» **SET PROBLEM**
Identify the lines that contain the word "picture", then copy them.

» **DATA RECORDS**
------------------------------------------------------------

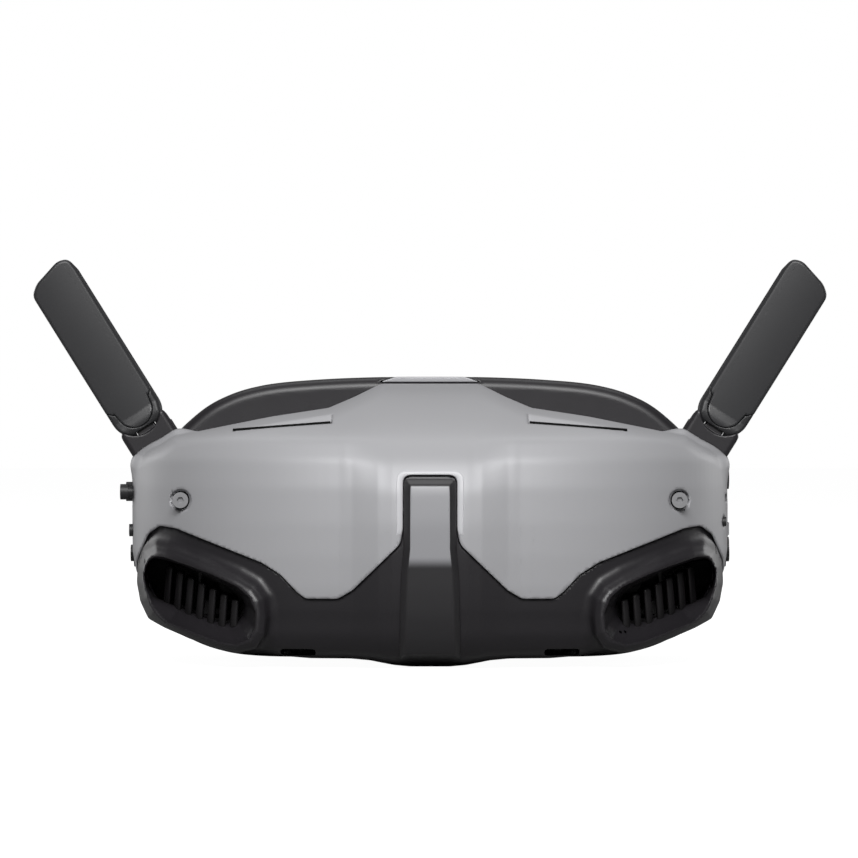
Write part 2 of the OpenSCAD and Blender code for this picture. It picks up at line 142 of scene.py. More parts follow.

------------------------------------------------------------

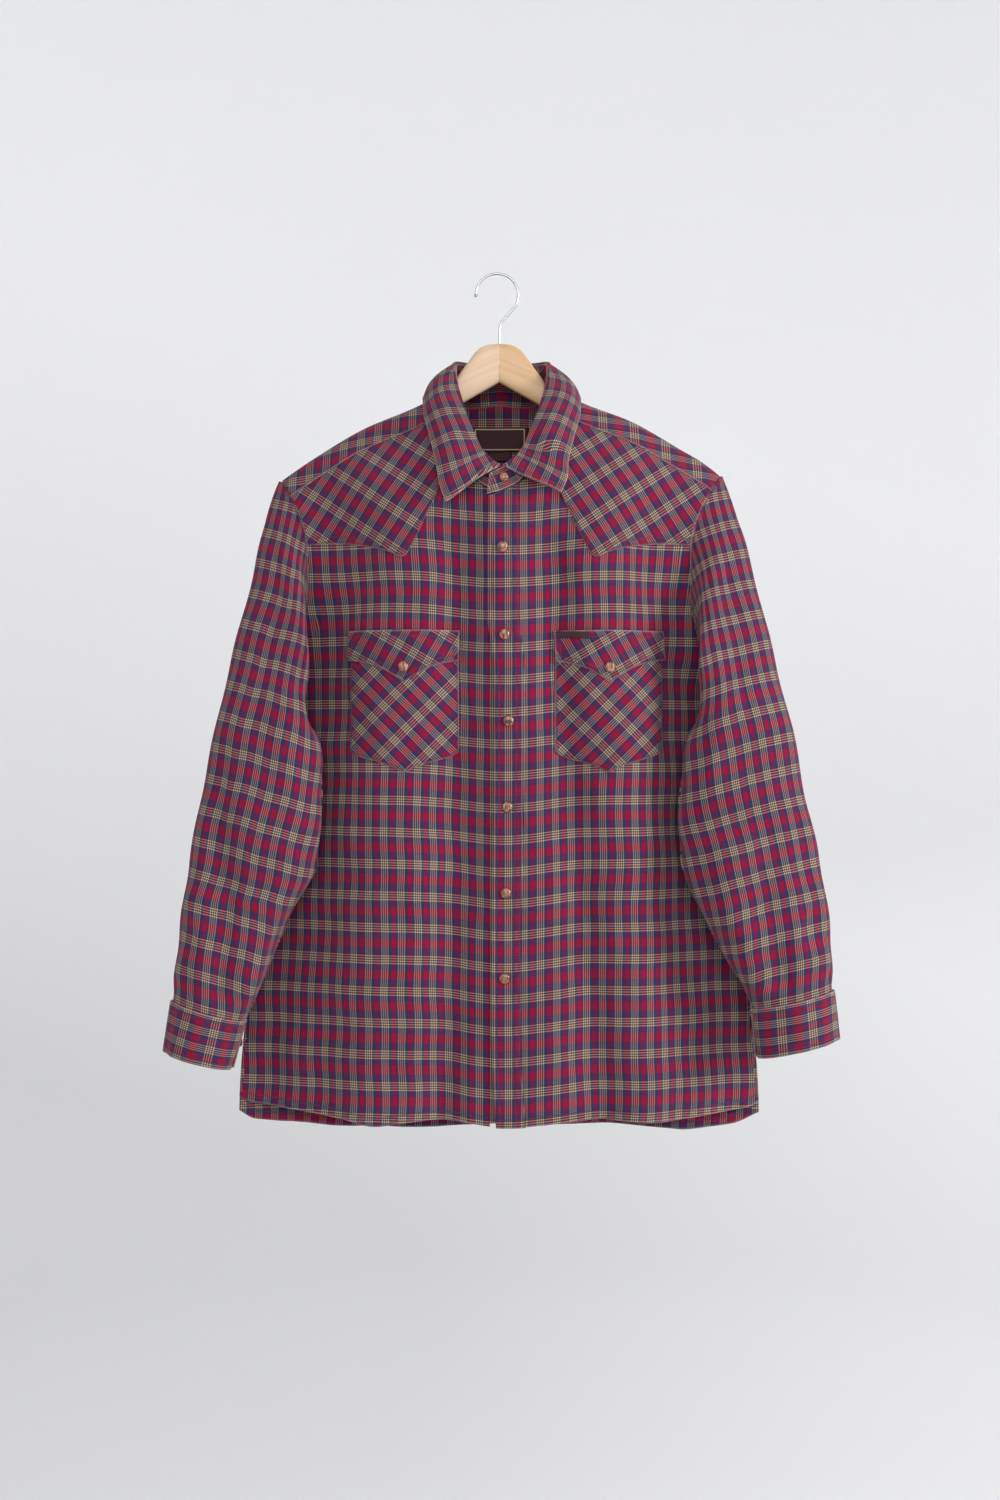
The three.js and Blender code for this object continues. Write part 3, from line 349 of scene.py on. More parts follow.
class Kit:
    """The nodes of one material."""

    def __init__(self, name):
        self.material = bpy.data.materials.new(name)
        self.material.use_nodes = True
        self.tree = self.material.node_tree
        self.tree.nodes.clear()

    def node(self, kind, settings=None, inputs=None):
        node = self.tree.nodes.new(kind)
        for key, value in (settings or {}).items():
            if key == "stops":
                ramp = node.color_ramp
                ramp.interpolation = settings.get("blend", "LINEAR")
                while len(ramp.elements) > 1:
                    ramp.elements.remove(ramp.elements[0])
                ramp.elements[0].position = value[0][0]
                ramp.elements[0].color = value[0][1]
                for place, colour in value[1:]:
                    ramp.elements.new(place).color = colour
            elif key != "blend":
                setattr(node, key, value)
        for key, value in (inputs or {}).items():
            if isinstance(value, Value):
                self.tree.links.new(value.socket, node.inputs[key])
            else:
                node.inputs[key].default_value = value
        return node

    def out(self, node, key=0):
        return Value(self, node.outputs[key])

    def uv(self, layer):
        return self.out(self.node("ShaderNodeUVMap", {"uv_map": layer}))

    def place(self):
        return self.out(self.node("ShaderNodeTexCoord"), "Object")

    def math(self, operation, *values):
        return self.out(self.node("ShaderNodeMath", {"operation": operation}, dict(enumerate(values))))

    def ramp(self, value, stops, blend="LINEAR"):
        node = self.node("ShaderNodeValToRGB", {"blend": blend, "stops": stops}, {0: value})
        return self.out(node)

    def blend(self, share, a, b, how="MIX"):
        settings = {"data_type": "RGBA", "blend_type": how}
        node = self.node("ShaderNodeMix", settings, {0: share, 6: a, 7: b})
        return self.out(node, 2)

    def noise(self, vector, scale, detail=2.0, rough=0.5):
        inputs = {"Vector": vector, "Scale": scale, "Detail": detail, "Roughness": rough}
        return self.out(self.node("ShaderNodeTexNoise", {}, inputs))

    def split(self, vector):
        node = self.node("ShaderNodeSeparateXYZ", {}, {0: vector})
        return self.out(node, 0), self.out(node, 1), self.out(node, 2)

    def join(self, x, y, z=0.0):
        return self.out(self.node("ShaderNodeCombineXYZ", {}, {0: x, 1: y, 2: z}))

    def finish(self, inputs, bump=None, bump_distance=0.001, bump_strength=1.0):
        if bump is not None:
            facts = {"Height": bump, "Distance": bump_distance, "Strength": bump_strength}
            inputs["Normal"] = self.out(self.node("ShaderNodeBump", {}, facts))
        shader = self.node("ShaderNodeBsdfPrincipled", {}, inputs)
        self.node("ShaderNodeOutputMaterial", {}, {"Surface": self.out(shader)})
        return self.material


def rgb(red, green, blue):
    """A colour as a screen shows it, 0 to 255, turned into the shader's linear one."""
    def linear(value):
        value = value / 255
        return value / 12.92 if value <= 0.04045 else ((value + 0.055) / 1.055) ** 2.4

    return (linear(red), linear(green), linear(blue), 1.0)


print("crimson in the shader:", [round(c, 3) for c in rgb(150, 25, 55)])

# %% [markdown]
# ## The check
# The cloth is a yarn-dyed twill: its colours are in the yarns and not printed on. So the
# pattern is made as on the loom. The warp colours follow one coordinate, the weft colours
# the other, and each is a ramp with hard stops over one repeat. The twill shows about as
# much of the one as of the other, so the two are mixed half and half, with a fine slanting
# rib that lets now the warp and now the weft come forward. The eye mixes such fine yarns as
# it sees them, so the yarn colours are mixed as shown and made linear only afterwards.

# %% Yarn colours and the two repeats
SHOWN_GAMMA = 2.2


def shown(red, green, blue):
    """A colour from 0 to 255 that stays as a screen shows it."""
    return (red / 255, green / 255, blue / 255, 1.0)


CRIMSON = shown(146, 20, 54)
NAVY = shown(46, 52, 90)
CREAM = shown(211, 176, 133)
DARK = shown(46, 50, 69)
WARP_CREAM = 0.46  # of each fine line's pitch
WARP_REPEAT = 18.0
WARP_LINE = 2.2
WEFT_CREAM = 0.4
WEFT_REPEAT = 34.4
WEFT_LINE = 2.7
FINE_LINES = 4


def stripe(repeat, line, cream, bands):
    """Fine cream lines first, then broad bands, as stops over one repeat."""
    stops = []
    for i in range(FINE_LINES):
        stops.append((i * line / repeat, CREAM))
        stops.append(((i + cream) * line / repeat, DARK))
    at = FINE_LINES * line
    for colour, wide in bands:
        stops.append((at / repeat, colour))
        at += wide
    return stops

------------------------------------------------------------

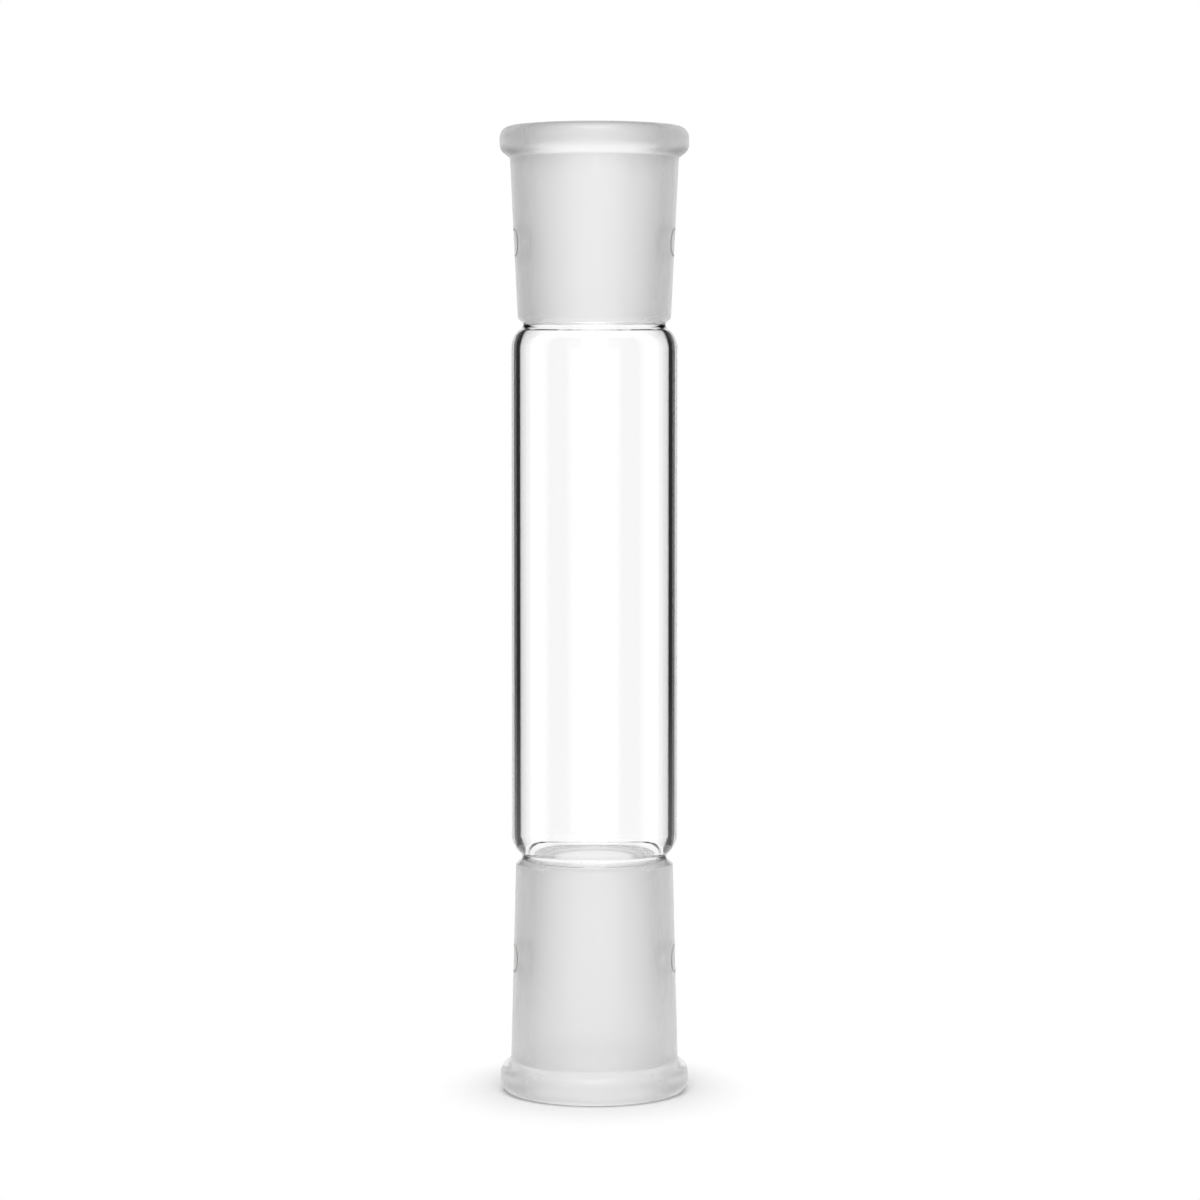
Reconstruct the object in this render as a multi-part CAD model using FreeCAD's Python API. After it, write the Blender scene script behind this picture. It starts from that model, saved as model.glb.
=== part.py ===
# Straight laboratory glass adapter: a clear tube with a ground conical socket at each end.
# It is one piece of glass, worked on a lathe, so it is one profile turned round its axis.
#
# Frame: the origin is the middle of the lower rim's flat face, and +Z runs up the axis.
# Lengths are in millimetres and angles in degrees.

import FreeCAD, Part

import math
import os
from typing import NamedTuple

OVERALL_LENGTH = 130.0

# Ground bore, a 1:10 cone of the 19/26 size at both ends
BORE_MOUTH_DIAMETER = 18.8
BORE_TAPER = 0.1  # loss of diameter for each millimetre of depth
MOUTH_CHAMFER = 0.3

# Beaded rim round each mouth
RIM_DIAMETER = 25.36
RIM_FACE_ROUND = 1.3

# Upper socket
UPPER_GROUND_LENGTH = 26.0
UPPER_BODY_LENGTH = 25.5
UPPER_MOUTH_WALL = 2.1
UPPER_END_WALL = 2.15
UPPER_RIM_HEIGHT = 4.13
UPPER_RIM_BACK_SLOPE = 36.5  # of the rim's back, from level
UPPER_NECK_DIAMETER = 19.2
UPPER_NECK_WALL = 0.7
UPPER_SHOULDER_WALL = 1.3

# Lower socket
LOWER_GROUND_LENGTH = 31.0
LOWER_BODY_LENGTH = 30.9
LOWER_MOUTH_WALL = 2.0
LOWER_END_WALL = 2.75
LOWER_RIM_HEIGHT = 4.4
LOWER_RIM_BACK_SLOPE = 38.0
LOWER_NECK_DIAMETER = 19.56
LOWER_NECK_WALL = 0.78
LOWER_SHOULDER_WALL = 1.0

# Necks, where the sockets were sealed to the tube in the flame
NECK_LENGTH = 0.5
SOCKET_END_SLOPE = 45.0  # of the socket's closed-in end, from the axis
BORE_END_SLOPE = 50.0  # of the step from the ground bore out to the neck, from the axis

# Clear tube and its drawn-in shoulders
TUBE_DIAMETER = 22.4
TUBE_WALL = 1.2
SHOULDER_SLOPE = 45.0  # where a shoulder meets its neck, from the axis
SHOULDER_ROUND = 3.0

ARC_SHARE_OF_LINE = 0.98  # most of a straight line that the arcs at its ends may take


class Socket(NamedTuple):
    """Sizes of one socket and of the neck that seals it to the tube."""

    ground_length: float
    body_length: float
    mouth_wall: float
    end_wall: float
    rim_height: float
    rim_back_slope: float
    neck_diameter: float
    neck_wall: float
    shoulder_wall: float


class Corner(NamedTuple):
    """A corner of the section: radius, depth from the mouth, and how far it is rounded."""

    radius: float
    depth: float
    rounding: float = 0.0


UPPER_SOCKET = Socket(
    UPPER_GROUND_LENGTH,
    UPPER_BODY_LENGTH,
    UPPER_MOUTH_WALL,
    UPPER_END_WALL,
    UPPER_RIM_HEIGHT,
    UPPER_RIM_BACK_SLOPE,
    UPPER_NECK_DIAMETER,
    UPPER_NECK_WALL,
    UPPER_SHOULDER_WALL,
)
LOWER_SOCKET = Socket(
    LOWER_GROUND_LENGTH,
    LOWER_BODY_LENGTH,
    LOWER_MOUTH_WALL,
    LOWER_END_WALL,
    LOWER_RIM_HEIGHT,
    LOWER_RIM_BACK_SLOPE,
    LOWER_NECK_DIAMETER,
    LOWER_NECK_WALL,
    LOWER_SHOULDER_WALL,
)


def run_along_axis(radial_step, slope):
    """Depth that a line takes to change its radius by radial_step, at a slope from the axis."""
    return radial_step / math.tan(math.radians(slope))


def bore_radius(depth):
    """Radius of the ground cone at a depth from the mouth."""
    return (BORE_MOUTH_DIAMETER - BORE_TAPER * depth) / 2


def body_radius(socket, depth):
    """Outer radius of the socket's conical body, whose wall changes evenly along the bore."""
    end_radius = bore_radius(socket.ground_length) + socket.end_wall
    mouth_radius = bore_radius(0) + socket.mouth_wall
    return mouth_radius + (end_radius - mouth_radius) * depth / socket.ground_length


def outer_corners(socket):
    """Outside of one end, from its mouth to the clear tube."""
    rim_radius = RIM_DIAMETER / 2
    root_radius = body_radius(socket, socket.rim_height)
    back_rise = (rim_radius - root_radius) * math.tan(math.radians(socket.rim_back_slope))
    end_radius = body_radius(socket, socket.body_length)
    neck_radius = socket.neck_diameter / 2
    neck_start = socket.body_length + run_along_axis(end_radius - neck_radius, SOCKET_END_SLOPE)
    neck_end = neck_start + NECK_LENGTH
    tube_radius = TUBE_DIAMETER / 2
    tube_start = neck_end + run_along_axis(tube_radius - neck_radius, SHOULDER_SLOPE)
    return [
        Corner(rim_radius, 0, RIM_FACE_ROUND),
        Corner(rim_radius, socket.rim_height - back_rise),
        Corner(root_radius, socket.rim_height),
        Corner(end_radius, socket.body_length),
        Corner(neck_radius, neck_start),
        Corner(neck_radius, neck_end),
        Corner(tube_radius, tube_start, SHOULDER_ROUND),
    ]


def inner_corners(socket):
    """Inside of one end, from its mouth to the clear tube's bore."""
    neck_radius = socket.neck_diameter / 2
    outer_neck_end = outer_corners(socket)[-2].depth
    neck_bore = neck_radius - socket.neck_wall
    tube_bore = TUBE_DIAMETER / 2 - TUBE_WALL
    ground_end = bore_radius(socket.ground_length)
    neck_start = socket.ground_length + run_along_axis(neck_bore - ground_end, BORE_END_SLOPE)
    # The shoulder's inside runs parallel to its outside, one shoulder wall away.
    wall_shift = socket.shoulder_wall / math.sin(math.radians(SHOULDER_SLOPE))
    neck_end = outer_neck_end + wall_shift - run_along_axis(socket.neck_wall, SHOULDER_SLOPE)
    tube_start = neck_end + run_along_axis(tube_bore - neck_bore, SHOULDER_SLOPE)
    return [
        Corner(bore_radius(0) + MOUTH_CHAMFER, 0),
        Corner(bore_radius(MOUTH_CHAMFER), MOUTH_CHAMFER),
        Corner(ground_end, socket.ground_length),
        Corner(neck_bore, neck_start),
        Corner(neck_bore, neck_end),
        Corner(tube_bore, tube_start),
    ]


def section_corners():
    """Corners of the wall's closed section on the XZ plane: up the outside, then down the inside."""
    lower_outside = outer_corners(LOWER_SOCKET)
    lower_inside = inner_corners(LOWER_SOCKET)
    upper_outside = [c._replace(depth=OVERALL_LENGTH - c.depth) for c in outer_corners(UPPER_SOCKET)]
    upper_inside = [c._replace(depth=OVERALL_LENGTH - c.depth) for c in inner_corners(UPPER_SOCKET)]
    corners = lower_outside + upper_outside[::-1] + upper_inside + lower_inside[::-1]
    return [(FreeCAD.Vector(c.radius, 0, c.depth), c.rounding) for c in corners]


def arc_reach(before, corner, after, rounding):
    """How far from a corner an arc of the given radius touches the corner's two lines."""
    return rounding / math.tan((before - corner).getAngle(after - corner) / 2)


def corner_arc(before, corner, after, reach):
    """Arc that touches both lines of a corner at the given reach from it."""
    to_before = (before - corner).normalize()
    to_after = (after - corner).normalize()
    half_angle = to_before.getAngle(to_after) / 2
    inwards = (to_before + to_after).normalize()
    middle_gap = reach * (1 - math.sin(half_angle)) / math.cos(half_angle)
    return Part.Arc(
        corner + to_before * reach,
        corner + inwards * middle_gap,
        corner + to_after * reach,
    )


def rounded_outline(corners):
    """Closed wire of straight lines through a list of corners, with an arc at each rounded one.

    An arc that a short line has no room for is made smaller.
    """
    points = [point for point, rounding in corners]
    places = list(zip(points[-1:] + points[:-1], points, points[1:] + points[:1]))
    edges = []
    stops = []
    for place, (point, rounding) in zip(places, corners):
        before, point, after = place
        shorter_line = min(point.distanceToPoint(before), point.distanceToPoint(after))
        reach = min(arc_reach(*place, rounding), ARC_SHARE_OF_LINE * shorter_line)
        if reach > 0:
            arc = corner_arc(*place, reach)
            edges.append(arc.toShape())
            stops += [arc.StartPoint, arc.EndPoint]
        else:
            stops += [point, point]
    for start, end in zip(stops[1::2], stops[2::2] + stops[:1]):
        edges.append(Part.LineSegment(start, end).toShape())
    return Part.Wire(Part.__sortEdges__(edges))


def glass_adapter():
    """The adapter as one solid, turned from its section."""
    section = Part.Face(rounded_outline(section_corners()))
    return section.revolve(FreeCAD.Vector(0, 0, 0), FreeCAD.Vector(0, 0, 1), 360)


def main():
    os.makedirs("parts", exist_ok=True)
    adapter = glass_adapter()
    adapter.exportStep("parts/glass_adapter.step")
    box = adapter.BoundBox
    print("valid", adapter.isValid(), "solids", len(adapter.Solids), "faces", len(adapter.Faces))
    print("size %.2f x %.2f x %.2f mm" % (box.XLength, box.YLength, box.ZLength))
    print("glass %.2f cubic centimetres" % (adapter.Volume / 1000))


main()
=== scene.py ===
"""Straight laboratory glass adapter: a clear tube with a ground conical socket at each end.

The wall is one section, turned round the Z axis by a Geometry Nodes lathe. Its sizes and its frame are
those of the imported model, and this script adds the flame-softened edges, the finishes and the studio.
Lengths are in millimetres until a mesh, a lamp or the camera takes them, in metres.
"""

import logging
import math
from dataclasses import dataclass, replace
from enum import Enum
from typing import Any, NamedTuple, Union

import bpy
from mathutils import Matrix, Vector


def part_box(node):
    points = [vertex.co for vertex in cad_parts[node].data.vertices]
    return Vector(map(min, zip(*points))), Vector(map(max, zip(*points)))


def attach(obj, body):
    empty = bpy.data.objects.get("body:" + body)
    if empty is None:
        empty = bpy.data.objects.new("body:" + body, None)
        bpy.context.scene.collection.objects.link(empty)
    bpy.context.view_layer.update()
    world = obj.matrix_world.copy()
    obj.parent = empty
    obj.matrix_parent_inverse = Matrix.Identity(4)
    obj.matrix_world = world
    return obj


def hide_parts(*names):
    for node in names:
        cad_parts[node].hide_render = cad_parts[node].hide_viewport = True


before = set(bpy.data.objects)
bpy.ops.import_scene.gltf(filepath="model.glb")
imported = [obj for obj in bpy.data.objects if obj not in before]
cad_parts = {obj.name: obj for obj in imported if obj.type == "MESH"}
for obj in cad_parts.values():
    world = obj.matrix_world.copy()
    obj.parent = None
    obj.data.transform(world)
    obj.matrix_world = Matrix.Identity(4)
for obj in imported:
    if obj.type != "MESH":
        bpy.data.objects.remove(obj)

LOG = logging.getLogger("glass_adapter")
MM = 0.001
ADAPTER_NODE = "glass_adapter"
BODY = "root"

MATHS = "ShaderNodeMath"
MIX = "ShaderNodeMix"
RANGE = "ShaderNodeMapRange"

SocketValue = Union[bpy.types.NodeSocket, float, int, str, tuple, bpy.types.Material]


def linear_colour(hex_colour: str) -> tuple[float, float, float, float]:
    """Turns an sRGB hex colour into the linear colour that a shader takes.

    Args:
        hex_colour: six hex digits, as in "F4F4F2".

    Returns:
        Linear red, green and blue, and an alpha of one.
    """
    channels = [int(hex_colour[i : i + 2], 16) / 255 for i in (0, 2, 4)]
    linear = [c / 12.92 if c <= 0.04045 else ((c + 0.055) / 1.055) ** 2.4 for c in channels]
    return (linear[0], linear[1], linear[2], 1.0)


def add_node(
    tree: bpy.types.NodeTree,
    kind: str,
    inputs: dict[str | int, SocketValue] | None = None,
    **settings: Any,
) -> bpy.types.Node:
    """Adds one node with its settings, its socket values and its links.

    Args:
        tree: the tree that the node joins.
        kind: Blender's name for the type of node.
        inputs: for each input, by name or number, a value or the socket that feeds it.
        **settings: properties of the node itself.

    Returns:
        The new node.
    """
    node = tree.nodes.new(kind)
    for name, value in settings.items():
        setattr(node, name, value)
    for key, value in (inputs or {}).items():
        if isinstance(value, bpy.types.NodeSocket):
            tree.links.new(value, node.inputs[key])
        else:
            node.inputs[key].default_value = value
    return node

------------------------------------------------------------

» **FINISHED TASK**
Write part 2 of the OpenSCAD and Blender code for this picture. It picks up at line 142 of scene.py. More parts follow.
Reconstruct the object in this render as a multi-part CAD model using FreeCAD's Python API. After it, write the Blender scene script behind this picture. It starts from that model, saved as model.glb.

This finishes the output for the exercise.